Dementia

Virtual Reality for Evaluating Memory Loss and Dementia

VR tools are being used to permit earlier more reliable diagnosis.

Posted May 31, 2019

ESB Professional/Shutterstock
Source: ESB Professional/Shutterstock

Virtual VR reality (VR) tools are being used to enhance the diagnostic accuracy of existing conventional neuropsychological assessment methods that evaluate cognitive impairment for dementia and other degenerative neurological disorders (Fernandez-Montenegro & Argyriou 2017). Virtual performance testing environments are proving to be reliable and accurate for assessing cognitive impairment and providing a valuable adjunct to conventional neuropsychological testing approaches (Negut 2016).
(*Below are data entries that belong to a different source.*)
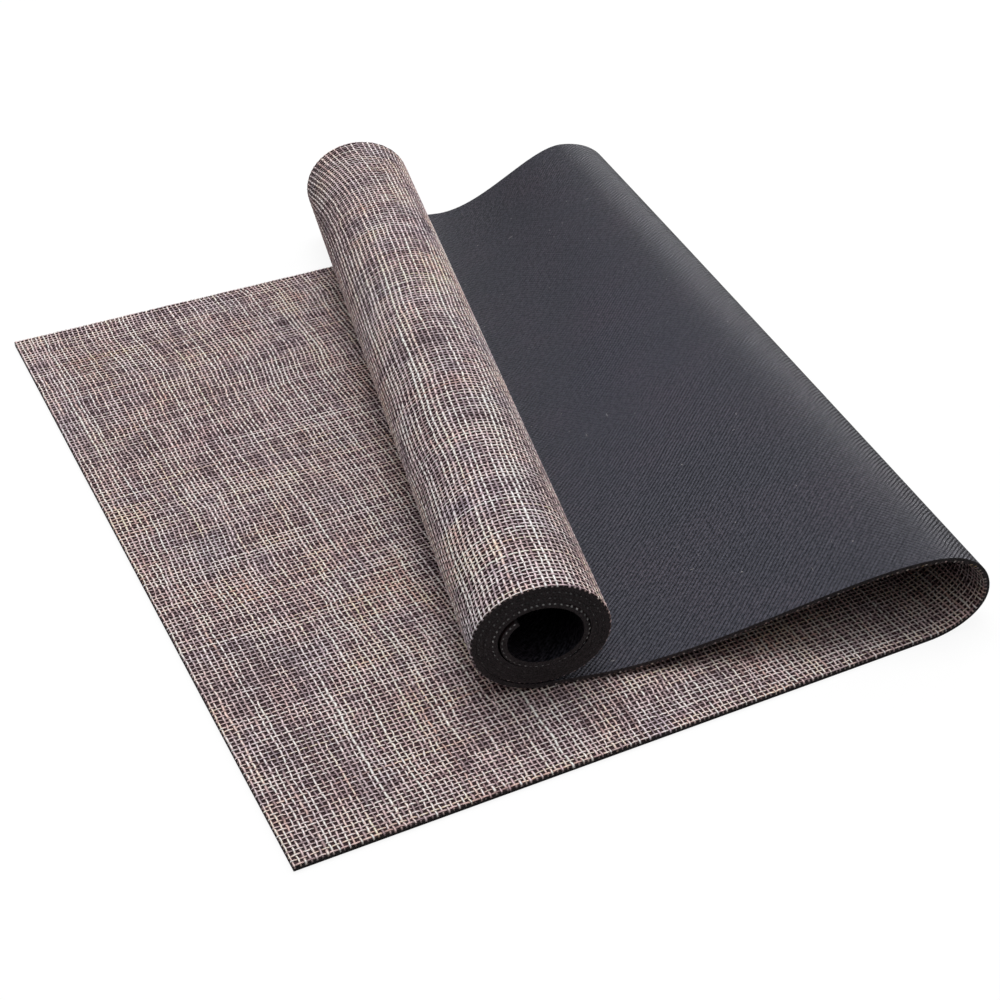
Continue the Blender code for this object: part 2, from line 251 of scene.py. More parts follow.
def side_view(share):
    """The fold's side view at a share of the width: its points and directions, length and landing."""
    height, bulge, crest, landing = FRONT_PROFILE + (BACK_PROFILE - FRONT_PROFILE) * share
    middle = height * OUTERMOST_HEIGHT_SHARE
    lower, upper = middle * OUTERMOST_HANDLE_SHARE, (height - middle) * OUTERMOST_HANDLE_SHARE
    outermost, top = (bulge, middle), (crest, height)
    before_top = (crest + (bulge - crest) * CREST_HANDLE_SHARE, height)
    past_top = (crest - (crest - landing) * CREST_BACK_HANDLE_SHARE, height)
    before_landing = (landing + (crest - landing) * LANDING_HANDLE_SHARE, LANDED_HEIGHT)
    curves = (
        ((0, 0), (bulge * LIFT_HANDLE_SHARE, 0), (bulge, middle - lower), outermost),
        (outermost, (bulge, middle + upper), before_top, top),
        (top, past_top, before_landing, (landing, LANDED_HEIGHT)),
    )
    t = np.linspace(0, 1, VIEW_POINTS)[1:]
    path = np.concatenate([np.zeros((1, 2))] + [bezier(c, t) for c in curves])
    run = np.concatenate([[0], np.cumsum(np.hypot(*np.diff(path, axis=0).T))])
    even = np.linspace(0, run[-1], VIEW_POINTS)
    x, z = np.interp(even, run, path[:, 0]), np.interp(even, run, path[:, 1])
    dx, dz = np.gradient(x), np.gradient(z)
    dx[0], dz[0], dx[-1], dz[-1] = 1, 0, -1, 0
    size = np.hypot(dx, dz)
    return np.stack([x, z, dx / size, dz / size]), run[-1], path[-1, 0]


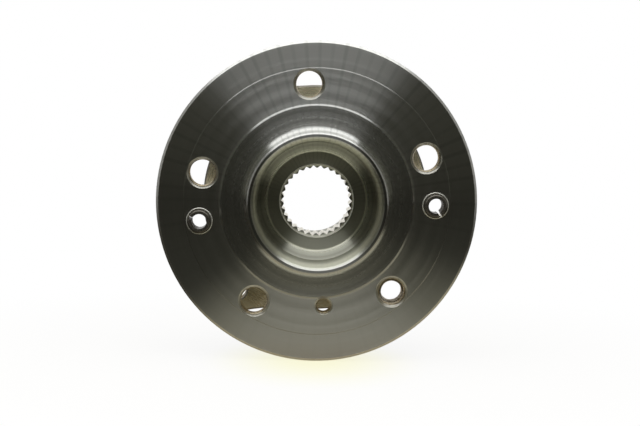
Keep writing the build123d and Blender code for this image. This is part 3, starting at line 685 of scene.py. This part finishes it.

Prototype VR environments have yielded promising results for assessment of memory, attention, executive functioning, sensorimotor integration, and many activities of daily living in individuals with dementia and other degenerative disorders (Allain et al 2014).

Recent innovations in Alzheimer's screening tests incorporate immersive virtual environments, concepts from interactive video games, and advanced Human-Computer Interaction (HCI) systems. A VR testing environment has been successfully used to differentiate individuals with mild cognitive impairment (MCI) who were more likely to progress to dementia, from those who were less likely to progress (Tarnanas et al 2014). A suite of tests undertaken in a VR environment has shown to reliably distinguish healthy individuals complaining of memory problems from individuals with mild early symptoms of Alzheimer’s disease (Fernandez-Montenegro 2017). These tests can be used in clinical settings to assess the severity and type of memory loss related to common objects and recent conversations and events, evaluate deficits in expressive and receptive language, and determine an individual’s capacity to differentiate between virtual worlds and reality.

Future assessment approaches will integrate VR and functional brain imaging

Future approaches used to assess cognitive impairment will combine VR technology with qEEG, functional MRI (fMRI) and other functional brain-imaging technologies, advancing understanding of the causes of mild cognitive impairment (MCI) and dementia. The use of VR environments to assess neuropsychological functioning will lead to individualized rehabilitation strategies that more effectively address performance deficits on a case by case basis.